→ **GIVEN REQUEST**
Can the data below be set down again exactly, line for line?

→ **SUPPLIED DATA**
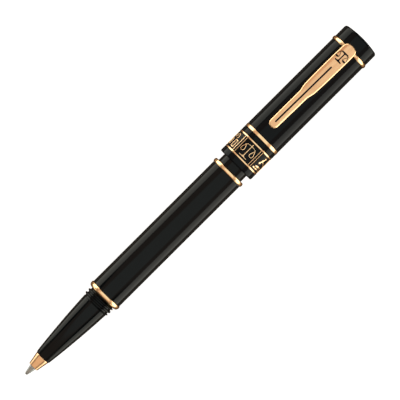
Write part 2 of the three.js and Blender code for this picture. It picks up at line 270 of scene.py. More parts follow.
class Nodes:
    """A material's node tree, with short names for the links that it needs."""

    def __init__(self, name):
        self.material = bpy.data.materials.new(name)
        self.material.use_nodes = True
        self.tree = self.material.node_tree
        self.shader = self.tree.nodes["Principled BSDF"]

    def feed(self, socket, value):
        """Links another node's output to a socket, or gives the socket a constant."""
        if hasattr(value, "is_output"):
            self.tree.links.new(value, socket)
        else:
            socket.default_value = value

    def add(self, kind, **inputs):
        node = self.tree.nodes.new(kind)
        for key, value in inputs.items():
            self.feed(node.inputs[key.replace("_", " ").title()], value)
        return node

    def coordinates(self, stretch):
        """Object coordinates, scaled along the pen or across it."""
        where = self.tree.nodes.new("ShaderNodeTexCoord").outputs["Object"]
        return self.add("ShaderNodeMapping", Vector=where, Scale=stretch).outputs["Vector"]

    def noise(self, scale, detail=3.0, stretch=(1, 1, 1), roughness=0.5):
        found = self.add("ShaderNodeTexNoise", Vector=self.coordinates(stretch), Scale=scale,
                         Detail=detail, Roughness=roughness)
        return found.outputs["Fac"]

    def ramp(self, value, low, high):
        """Blends between two (position, colour) stops."""
        node = self.add("ShaderNodeValToRGB", Fac=value)
        for stop, (position, colour) in zip(node.color_ramp.elements, (low, high)):
            stop.position, stop.color = position, (*colour, 1)
        return node.outputs["Color"]

    def spread(self, value, low, high):
        """Maps 0.3 to 0.7 of a noise onto a range."""
        node = self.add("ShaderNodeMapRange", Value=value, From_Min=0.3, From_Max=0.7,
                        To_Min=low, To_Max=high)
        return node.outputs["Result"]

    def bump(self, value, strength, distance_mm):
        node = self.add("ShaderNodeBump", Height=value, Strength=strength, Distance=distance_mm * MM)
        return node.outputs["Normal"]

    def set(self, **inputs):
        """Gives the shader its inputs. It returns the finished material."""
        for key, value in inputs.items():
            self.feed(self.shader.inputs[key.replace("_", " ")], value)
        return self.material


def resin(name, ior, dark, light):
    """Polished black resin: a deep gloss with the faint unevenness that buffing leaves."""
    m = Nodes(name)
    colour = m.ramp(m.noise(160, 4), (0.35, dark), (0.65, light))
    rough = m.spread(m.noise(420, 4, (0.25, 1, 1)), 0.07, 0.12)
    buffed = m.bump(m.noise(260, 2, (0.12, 1, 1)), 0.2, 0.004)
    return m.set(Base_Color=colour, Roughness=rough, IOR=ior, Normal=buffed)


def polished_gold(name, dark, light, rough):
    """Plated rose gold with hairline polishing marks that run round the turned pieces."""
    m = Nodes(name)
    colour = m.ramp(m.noise(500, 3), (0.3, dark), (0.7, light))
    hairlines = m.noise(1400, 3, (6, 0.4, 0.4), 0.6)
    return m.set(Base_Color=colour, Metallic=1.0, Roughness=m.spread(m.noise(900, 3), *rough),
                 Specular_Tint=(1.0, 0.62, 0.40, 1), Normal=m.bump(hairlines, 0.12, 0.004))


def satin_gold():
    """The clip's face: rose gold brushed along its length."""
    m = Nodes("satin_rose_gold")
    colour = m.ramp(m.noise(900, 4, (0.2, 1, 1)), (0.3, (0.71, 0.385, 0.205)), (0.7, (0.84, 0.505, 0.285)))
    brushed = m.noise(5200, 4, (0.035, 1, 1), 0.65)
    return m.set(Base_Color=colour, Metallic=1.0, Roughness=m.spread(brushed, 0.16, 0.27),
                 Normal=m.bump(brushed, 0.3, 0.005))


def enamel():
    """Black lacquer run into the engraving, glossy with a slight orange peel."""
    m = Nodes("black_enamel")
    colour = m.ramp(m.noise(700, 2), (0.3, (0.0012, 0.0014, 0.0018)), (0.7, (0.0028, 0.0030, 0.0036)))
    return m.set(Base_Color=colour, Roughness=m.spread(m.noise(800, 2), 0.12, 0.22), IOR=1.2,
                 Normal=m.bump(m.noise(1500, 2), 0.3, 0.004))


def turned_metal(name, dark, light, rough):
    """Bare metal with the fine feed marks that a lathe leaves round it."""
    m = Nodes(name)
    feed = m.noise(1800, 3, (8, 0.3, 0.3), 0.6)
    colour = m.ramp(m.noise(600, 3), (0.3, dark), (0.7, light))
    return m.set(Base_Color=colour, Metallic=1.0, Roughness=m.spread(feed, *rough),
                 Normal=m.bump(feed, 0.3, 0.006))


def moulded(name, dark, light, rough, grain_mm=0.01):
    """Moulded plastic or rubber with a fine matt grain."""
    m = Nodes(name)
    grain = m.noise(2600, 4)
    colour = m.ramp(m.noise(400, 3), (0.3, dark), (0.7, light))
    return m.set(Base_Color=colour, Roughness=m.spread(grain, *rough), Normal=m.bump(grain, 0.5, grain_mm))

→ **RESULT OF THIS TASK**
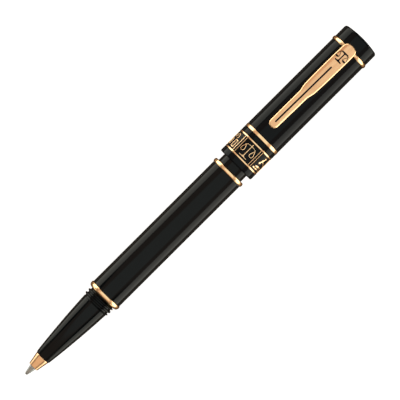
Write part 2 of the three.js and Blender code for this picture. It picks up at line 270 of scene.py. More parts follow.
class Nodes:
    """A material's node tree, with short names for the links that it needs."""

    def __init__(self, name):
        self.material = bpy.data.materials.new(name)
        self.material.use_nodes = True
        self.tree = self.material.node_tree
        self.shader = self.tree.nodes["Principled BSDF"]

    def feed(self, socket, value):
        """Links another node's output to a socket, or gives the socket a constant."""
        if hasattr(value, "is_output"):
            self.tree.links.new(value, socket)
        else:
            socket.default_value = value

    def add(self, kind, **inputs):
        node = self.tree.nodes.new(kind)
        for key, value in inputs.items():
            self.feed(node.inputs[key.replace("_", " ").title()], value)
        return node

    def coordinates(self, stretch):
        """Object coordinates, scaled along the pen or across it."""
        where = self.tree.nodes.new("ShaderNodeTexCoord").outputs["Object"]
        return self.add("ShaderNodeMapping", Vector=where, Scale=stretch).outputs["Vector"]

    def noise(self, scale, detail=3.0, stretch=(1, 1, 1), roughness=0.5):
        found = self.add("ShaderNodeTexNoise", Vector=self.coordinates(stretch), Scale=scale,
                         Detail=detail, Roughness=roughness)
        return found.outputs["Fac"]

    def ramp(self, value, low, high):
        """Blends between two (position, colour) stops."""
        node = self.add("ShaderNodeValToRGB", Fac=value)
        for stop, (position, colour) in zip(node.color_ramp.elements, (low, high)):
            stop.position, stop.color = position, (*colour, 1)
        return node.outputs["Color"]

    def spread(self, value, low, high):
        """Maps 0.3 to 0.7 of a noise onto a range."""
        node = self.add("ShaderNodeMapRange", Value=value, From_Min=0.3, From_Max=0.7,
                        To_Min=low, To_Max=high)
        return node.outputs["Result"]

    def bump(self, value, strength, distance_mm):
        node = self.add("ShaderNodeBump", Height=value, Strength=strength, Distance=distance_mm * MM)
        return node.outputs["Normal"]

    def set(self, **inputs):
        """Gives the shader its inputs. It returns the finished material."""
        for key, value in inputs.items():
            self.feed(self.shader.inputs[key.replace("_", " ")], value)
        return self.material


def resin(name, ior, dark, light):
    """Polished black resin: a deep gloss with the faint unevenness that buffing leaves."""
    m = Nodes(name)
    colour = m.ramp(m.noise(160, 4), (0.35, dark), (0.65, light))
    rough = m.spread(m.noise(420, 4, (0.25, 1, 1)), 0.07, 0.12)
    buffed = m.bump(m.noise(260, 2, (0.12, 1, 1)), 0.2, 0.004)
    return m.set(Base_Color=colour, Roughness=rough, IOR=ior, Normal=buffed)


def polished_gold(name, dark, light, rough):
    """Plated rose gold with hairline polishing marks that run round the turned pieces."""
    m = Nodes(name)
    colour = m.ramp(m.noise(500, 3), (0.3, dark), (0.7, light))
    hairlines = m.noise(1400, 3, (6, 0.4, 0.4), 0.6)
    return m.set(Base_Color=colour, Metallic=1.0, Roughness=m.spread(m.noise(900, 3), *rough),
                 Specular_Tint=(1.0, 0.62, 0.40, 1), Normal=m.bump(hairlines, 0.12, 0.004))


def satin_gold():
    """The clip's face: rose gold brushed along its length."""
    m = Nodes("satin_rose_gold")
    colour = m.ramp(m.noise(900, 4, (0.2, 1, 1)), (0.3, (0.71, 0.385, 0.205)), (0.7, (0.84, 0.505, 0.285)))
    brushed = m.noise(5200, 4, (0.035, 1, 1), 0.65)
    return m.set(Base_Color=colour, Metallic=1.0, Roughness=m.spread(brushed, 0.16, 0.27),
                 Normal=m.bump(brushed, 0.3, 0.005))


def enamel():
    """Black lacquer run into the engraving, glossy with a slight orange peel."""
    m = Nodes("black_enamel")
    colour = m.ramp(m.noise(700, 2), (0.3, (0.0012, 0.0014, 0.0018)), (0.7, (0.0028, 0.0030, 0.0036)))
    return m.set(Base_Color=colour, Roughness=m.spread(m.noise(800, 2), 0.12, 0.22), IOR=1.2,
                 Normal=m.bump(m.noise(1500, 2), 0.3, 0.004))


def turned_metal(name, dark, light, rough):
    """Bare metal with the fine feed marks that a lathe leaves round it."""
    m = Nodes(name)
    feed = m.noise(1800, 3, (8, 0.3, 0.3), 0.6)
    colour = m.ramp(m.noise(600, 3), (0.3, dark), (0.7, light))
    return m.set(Base_Color=colour, Metallic=1.0, Roughness=m.spread(feed, *rough),
                 Normal=m.bump(feed, 0.3, 0.006))


def moulded(name, dark, light, rough, grain_mm=0.01):
    """Moulded plastic or rubber with a fine matt grain."""
    m = Nodes(name)
    grain = m.noise(2600, 4)
    colour = m.ramp(m.noise(400, 3), (0.3, dark), (0.7, light))
    return m.set(Base_Color=colour, Roughness=m.spread(grain, *rough), Normal=m.bump(grain, 0.5, grain_mm))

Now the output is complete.